──────── Dataset extract ────────

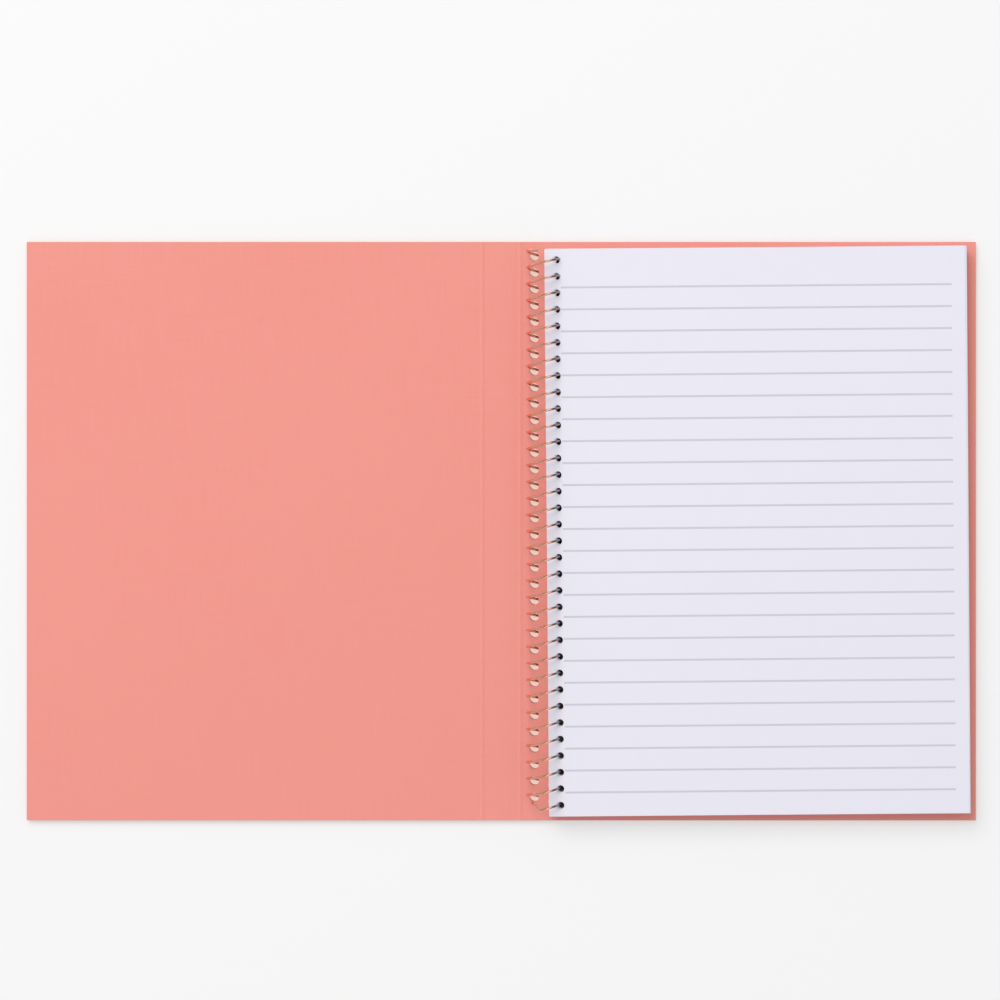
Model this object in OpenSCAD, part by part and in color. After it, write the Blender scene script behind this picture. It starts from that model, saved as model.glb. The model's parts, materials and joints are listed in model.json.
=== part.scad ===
// Open spiral notebook, lying flat with its cover opened to the left.
// One card cover folds round the block of leaves: front panel, spine panel and back panel.
// A wire coil runs up through each hole of the leaves, over to the left, down through a second
// row of holes in the back panel and under it in a short stitch to the next hole.
// X runs from the front cover to the leaves, Y from tail to head, and Z up.
// The origin is under the middle of the open notebook, level with the lowest point of the coil.

/* [Leaves] */
// Width of a leaf, from its binding edge to its fore edge
leaf_w = 161.5; // [120:0.5:210]
// Height of a leaf, from tail to head
leaf_h = 218; // [150:1:297]
// Thickness of the whole block of leaves
block_t = 7.5; // [5:0.5:9]
// Distance from the binding edge of a leaf to the middle of its holes
hole_inset = 4.4; // [3.5:0.1:6]
// Least distance from the end of a leaf to the middle of the nearest hole
hole_end_gap = 4; // [3:0.5:8]
// Turn of the loose leaves on the coil, in degrees
leaf_turn = 0.4; // [0:0.1:0.5]

/* [Coil] */
// Outside diameter of one turn of the coil
coil_d = 14.16; // [13:0.01:17]
// Diameter of the wire
wire_d = 0.9; // [0.7:0.1:1]
// Distance from one turn of the coil to the next
coil_pitch = 6.35; // [5.5:0.05:8]
// Drop of the middle of the wire below the cover, at the lowest point of a stitch
stitch_drop = 0.6; // [0.55:0.05:1.5]
// Clearance between the wire and the side of a hole
wire_room = 0.2; // [0.15:0.05:0.3]
// Stretch of a turn that is left on the coil's first end, in degrees
first_end_sweep = 70; // [30:5:85]
// Turn of the first end away from X, in degrees
first_end_turn = -4; // [-10:1:13]
// Stretch of the last turn before the wire is bent back, in degrees
last_end_sweep = 104; // [90:1:110]
// Distance from the coil's axis to the bent-back tip
tip_out = 4.5; // [4:0.1:5]
// Distance from the last hole to the bent-back tip, towards the head
tip_up = 0.6; // [0:0.1:1.5]

/* [Cover] */
// Thickness of the card
card_t = 1.2; // [0.9:0.1:1.8]
// Width of the cover's margin past the leaves at head and tail
head_margin = 3; // [1:0.5:8]
// Width of the cover's margin past the leaves at the fore edge
fore_margin = 3.9; // [1:0.1:8]
// Room between the coil and the spine panel of the closed notebook
spine_room = 1.5; // [1:0.1:4]
// Room between the coil and the front panel of the closed notebook
lid_room = 1.6; // [1:0.1:5]
// Clearance between two panels at their fold
fold_gap = 0.05; // [0.03:0.01:0.1]

/* [Hidden] */
$fn = 32;
wire_fn = 20;
// Size of a cutting solid past the surface that it cuts
past = 1;
// Steps in which the holes of the leaves follow the wire up through the block
hole_steps = 4;

// Each turn is an upper and a lower half circle in upright planes, turned to either side of X
wire_r = wire_d / 2;
turn_r = (coil_d - wire_d) / 2;
half_step = coil_pitch / 4;
plane_turn = asin(half_step / turn_r);
reach = turn_r * cos(plane_turn);
turns = floor((leaf_h - 2 * hole_end_gap) / coil_pitch) + 1;
hole_ys = [for (i = [0:turns - 1]) ((turns - 1) / 2 - i) * coil_pitch];

// Heights
axis_z = turn_r + wire_r;
card_z = wire_r + stitch_drop;
fold_z = card_z + card_t / 2;
block_z = card_z + card_t;

// The closed cover sets the spine's width and the coil's distance from it
spine_w = card_t + (axis_z - block_z) + turn_r + wire_r + lid_room;
coil_inset = card_t / 2 + spine_room + reach + wire_r;
panel_w = coil_inset + reach - hole_inset + leaf_w + fore_margin;
cover_h = leaf_h + 2 * head_margin;
front_fold_x = -spine_w / 2;
back_fold_x = spine_w / 2;
coil_x = back_fold_x + coil_inset;

// Distances from the coil's axis to the wire's inner and outer side, seen from above, at a height
// above that axis
function wire_inner(h) = cos(plane_turn) * sqrt(pow(turn_r - wire_r, 2) - pow(h, 2));
function wire_outer(h) = cos(plane_turn) * sqrt(pow(turn_r + wire_r, 2) - pow(h, 2));
// Shift of the wire along Y at a distance from the axis, from where it passes the leaves
function lower_shift(x) = half_step * (1 - x / reach);

// Holes in the leaves: each step of the block is punched round the wire's path through it
block_low = block_z - axis_z;
step_t = block_t / hole_steps;
step_lows = [for (i = [0:hole_steps - 1]) block_low + i * step_t];
leaf_hole_ends = [for (h = step_lows) [
    min(wire_inner(h), wire_inner(h + step_t)),
    h * (h + step_t) < 0 ? reach + wire_r : max(wire_outer(h), wire_outer(h + step_t))
]];
leaf_hole_r = max([for (ends = leaf_hole_ends) ends[1] - ends[0]]) / 2 + wire_room;

// Holes in the back panel: two rows, wide enough for the wire on its slope through the card
card_hole_low = wire_inner(card_z - axis_z);
card_hole_high = wire_outer(block_low);
card_hole_x = (card_hole_low + card_hole_high) / 2;
card_hole_r = (card_hole_high - card_hole_low) / 2 + wire_room;

// Last end of the coil: the wire is bent back past the top of its turn
last_y = hole_ys[turns - 1];
bend_run = turn_r * cos(last_end_sweep);
bend = [bend_run * cos(plane_turn), last_y - half_step + bend_run * sin(plane_turn)];
bend_z = axis_z + turn_r * sin(last_end_sweep);
tip = [-tip_out, last_y + tip_up];

module card(from_x, to_x)
    translate([from_x, -cover_h / 2, card_z]) cube([to_x - from_x, cover_h, card_t]);

// Round edge that turns in the fold
module fold_edge(x)
    translate([x, cover_h / 2, fold_z]) rotate([90, 0, 0]) cylinder(d = card_t, h = cover_h);

module front_cover() {
    color([0.93, 0.6, 0.55]) {
        card(front_fold_x - panel_w, front_fold_x);
        fold_edge(front_fold_x);
    }
}

module spine_panel() {
    color([0.91, 0.57, 0.52]) {
        card(front_fold_x + card_t / 2 + fold_gap, back_fold_x);
        fold_edge(back_fold_x);
    }
}

module card_holes(x)
    for (y = hole_ys)
        translate([coil_x + x, y + lower_shift(x), card_z - past])
            cylinder(r = card_hole_r, h = card_t + 2 * past);

module back_cover() {
    color([0.93, 0.6, 0.55]) difference() {
        card(back_fold_x + card_t / 2 + fold_gap, back_fold_x + panel_w);
        card_holes(-card_hole_x);
        card_holes(card_hole_x);
    }
}

// Side view of the block: the leaves hang on the wire, so both long edges follow its curve
module block_profile() {
    edge_x = coil_x - hole_inset;
    intersection() {
        translate([edge_x, block_z]) square([leaf_w + 2 * reach, block_t]);
        difference() {
            union() {
                translate([edge_x, block_z - past]) square([leaf_w, block_t + 2 * past]);
                translate([edge_x + leaf_w, axis_z]) circle(r = reach);
            }
            translate([edge_x, axis_z]) circle(r = reach);
        }
    }
}

// Hole of the leaves at y: a pile of short bores that follow the wire
module leaf_hole(y) {
    for (i = [0:hole_steps - 1]) {
        x = (leaf_hole_ends[i][0] + leaf_hole_ends[i][1]) / 2;
        side = step_lows[i] < 0 ? 1 : -1;
        below = i == 0 ? past : 0;
        above = i == hole_steps - 1 ? past : 0;
        translate([coil_x + x, y + side * lower_shift(x), axis_z + step_lows[i] - below])
            cylinder(r = leaf_hole_r, h = step_t + below + above);
    }
}

module page_block() {
    middle_x = coil_x - hole_inset + (reach + leaf_w) / 2;
    color([0.95, 0.94, 0.98]) difference() {
        translate([middle_x, 0, 0]) rotate([0, 0, leaf_turn]) translate([-middle_x, leaf_h / 2, 0])
            rotate([90, 0, 0]) linear_extrude(leaf_h) block_profile();
        for (y = hole_ys) leaf_hole(y);
    }
}

// Wire bent upwards in an arc, from the +X side of its centre
module wire_arc(radius, sweep)
    rotate([90, 0, 0]) rotate_extrude(angle = sweep) translate([radius, 0]) circle(d = wire_d, $fn = wire_fn);

// Each half turn is placed by its turn of the coil and then by its own half step, so that the round
// ends of two halves meet exactly

// Part of a half turn over the leaves, from a leaf hole towards the coil's left side
module upper_arc(y, sweep)
    translate([coil_x, y, axis_z]) translate([0, -half_step, 0])
        rotate([0, 0, plane_turn]) wire_arc(turn_r, sweep);

// Half turn under the back panel, from the coil's left side to a leaf hole
module lower_half(y)
    translate([coil_x, y, axis_z]) translate([0, half_step, 0])
        rotate([180, 0, -plane_turn]) wire_arc(turn_r, 180);

// Free end that rises from the left side of the first stitch, in a plane of its own
module first_end()
    translate([coil_x, hole_ys[0], axis_z]) translate([0, half_step, 0])
        rotate([0, 0, -plane_turn]) translate([-turn_r, 0, 0])
            rotate([0, 0, plane_turn + first_end_turn]) translate([turn_r, 0, 0])
                mirror([1, 0, 0]) wire_arc(turn_r, first_end_sweep);

// Last end: a turn that stops short and is bent back and down to its tip
module last_end() {
    radius = norm(tip - bend);
    lap = atan(wire_r / turn_r);
    upper_arc(last_y, last_end_sweep + lap);
    translate([coil_x + bend.x, bend.y, bend_z - radius])
        rotate([0, 0, atan2(tip.y - bend.y, tip.x - bend.x)]) wire_arc(radius, 90 + lap);
}

module wire_coil() {
    color([0.83, 0.62, 0.4]) {
        first_end();
        for (y = hole_ys) lower_half(y);
        for (i = [0:turns - 2]) upper_arc(hole_ys[i], 180);
        last_end();
    }
}

front_cover();
spine_panel();
back_cover();
page_block();
wire_coil();
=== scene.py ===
# %% [markdown]
# # An open spiral notebook
# A card cover lies open round a block of ruled leaves, and a gold wire coil holds both. The solids of
# all this were made elsewhere and come in as a fixed frame. This lesson dresses that frame: it builds
# the card with its creased folds, the leaves one by one, the printed ruling and the polished wire,
# and then lights them as a soft studio photograph from straight above.

# %% Load the frame
import json
import math
import random

import bpy
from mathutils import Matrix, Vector


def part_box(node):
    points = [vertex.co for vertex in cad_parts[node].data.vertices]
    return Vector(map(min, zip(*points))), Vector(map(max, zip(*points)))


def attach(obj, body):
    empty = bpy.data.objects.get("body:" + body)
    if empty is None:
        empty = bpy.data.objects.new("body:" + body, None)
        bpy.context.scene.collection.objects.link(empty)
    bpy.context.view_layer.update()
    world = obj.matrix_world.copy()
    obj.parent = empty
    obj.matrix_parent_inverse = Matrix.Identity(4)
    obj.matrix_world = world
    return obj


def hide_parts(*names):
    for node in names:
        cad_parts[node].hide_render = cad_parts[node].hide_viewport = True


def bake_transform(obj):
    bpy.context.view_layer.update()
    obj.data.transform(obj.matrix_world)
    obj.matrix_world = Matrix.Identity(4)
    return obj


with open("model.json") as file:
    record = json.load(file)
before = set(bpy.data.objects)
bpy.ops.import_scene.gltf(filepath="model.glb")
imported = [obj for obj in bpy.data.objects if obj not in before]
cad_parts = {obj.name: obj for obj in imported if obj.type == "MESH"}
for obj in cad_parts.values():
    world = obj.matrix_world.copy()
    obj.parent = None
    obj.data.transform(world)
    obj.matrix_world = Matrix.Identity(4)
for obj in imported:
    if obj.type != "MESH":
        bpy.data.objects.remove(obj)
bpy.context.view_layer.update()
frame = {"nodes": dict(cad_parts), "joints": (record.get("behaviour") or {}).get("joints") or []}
print("nodes:", sorted(frame["nodes"]))

# %% [markdown]
# ## Places and sizes
# Everything is measured from the frame, so that the pieces made here sit exactly on it. The coil's box
# gives the axis of the coil, and the joints give the two folds. Only what the boxes can't tell is
# written as a number, such as the wire's diameter, the coil's pitch and the size of a leaf.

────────

Stated exercise: Your task is to quote exactly the lines beginning with the one that contains "down to its tip" and ending with the one that contains "obj.data.transform(obj.matrix_world)", with nothing left out or added.

Answer in full:
// Last end: a turn that stops short and is bent back and down to its tip
module last_end() {
    radius = norm(tip - bend);
    lap = atan(wire_r / turn_r);
    upper_arc(last_y, last_end_sweep + lap);
    translate([coil_x + bend.x, bend.y, bend_z - radius])
        rotate([0, 0, atan2(tip.y - bend.y, tip.x - bend.x)]) wire_arc(radius, 90 + lap);
}

module wire_coil() {
    color([0.83, 0.62, 0.4]) {
        first_end();
        for (y = hole_ys) lower_half(y);
        for (i = [0:turns - 2]) upper_arc(hole_ys[i], 180);
        last_end();
    }
}

front_cover();
spine_panel();
back_cover();
page_block();
wire_coil();
=== scene.py ===
# %% [markdown]
# # An open spiral notebook
# A card cover lies open round a block of ruled leaves, and a gold wire coil holds both. The solids of
# all this were made elsewhere and come in as a fixed frame. This lesson dresses that frame: it builds
# the card with its creased folds, the leaves one by one, the printed ruling and the polished wire,
# and then lights them as a soft studio photograph from straight above.

# %% Load the frame
import json
import math
import random

import bpy
from mathutils import Matrix, Vector


def part_box(node):
    points = [vertex.co for vertex in cad_parts[node].data.vertices]
    return Vector(map(min, zip(*points))), Vector(map(max, zip(*points)))


def attach(obj, body):
    empty = bpy.data.objects.get("body:" + body)
    if empty is None:
        empty = bpy.data.objects.new("body:" + body, None)
        bpy.context.scene.collection.objects.link(empty)
    bpy.context.view_layer.update()
    world = obj.matrix_world.copy()
    obj.parent = empty
    obj.matrix_parent_inverse = Matrix.Identity(4)
    obj.matrix_world = world
    return obj


def hide_parts(*names):
    for node in names:
        cad_parts[node].hide_render = cad_parts[node].hide_viewport = True


def bake_transform(obj):
    bpy.context.view_layer.update()
    obj.data.transform(obj.matrix_world)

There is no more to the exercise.